Data provided

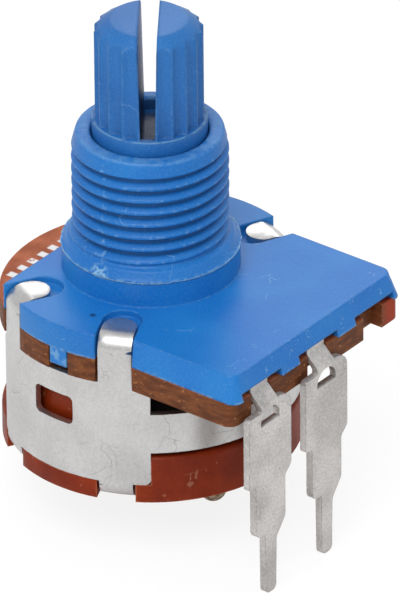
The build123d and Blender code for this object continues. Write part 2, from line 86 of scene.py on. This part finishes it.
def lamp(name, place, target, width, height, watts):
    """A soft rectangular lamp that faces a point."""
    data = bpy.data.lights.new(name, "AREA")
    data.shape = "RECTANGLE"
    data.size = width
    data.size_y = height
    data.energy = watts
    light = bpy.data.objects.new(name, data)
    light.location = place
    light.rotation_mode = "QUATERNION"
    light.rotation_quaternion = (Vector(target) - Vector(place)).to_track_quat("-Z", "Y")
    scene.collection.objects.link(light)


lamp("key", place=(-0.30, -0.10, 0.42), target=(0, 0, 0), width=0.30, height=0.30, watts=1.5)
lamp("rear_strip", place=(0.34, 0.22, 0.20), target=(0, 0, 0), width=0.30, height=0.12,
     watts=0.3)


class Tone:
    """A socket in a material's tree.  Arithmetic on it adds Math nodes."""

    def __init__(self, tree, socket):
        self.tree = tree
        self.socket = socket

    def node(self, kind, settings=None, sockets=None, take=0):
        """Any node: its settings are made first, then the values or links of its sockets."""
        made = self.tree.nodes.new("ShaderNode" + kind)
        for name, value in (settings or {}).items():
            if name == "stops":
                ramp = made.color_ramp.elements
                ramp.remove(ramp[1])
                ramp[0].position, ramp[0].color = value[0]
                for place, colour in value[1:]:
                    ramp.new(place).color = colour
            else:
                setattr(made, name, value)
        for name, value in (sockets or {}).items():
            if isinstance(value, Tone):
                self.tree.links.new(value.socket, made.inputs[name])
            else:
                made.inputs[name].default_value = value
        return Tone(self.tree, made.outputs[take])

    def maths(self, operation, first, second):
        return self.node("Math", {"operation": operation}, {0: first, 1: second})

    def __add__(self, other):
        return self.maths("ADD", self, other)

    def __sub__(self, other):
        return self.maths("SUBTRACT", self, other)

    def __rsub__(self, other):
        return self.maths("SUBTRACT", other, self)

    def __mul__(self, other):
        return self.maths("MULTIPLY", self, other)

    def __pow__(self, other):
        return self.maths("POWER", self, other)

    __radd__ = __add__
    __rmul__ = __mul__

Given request
Tell how many lines include "scene". The number is the whole answer.

Problem solution
2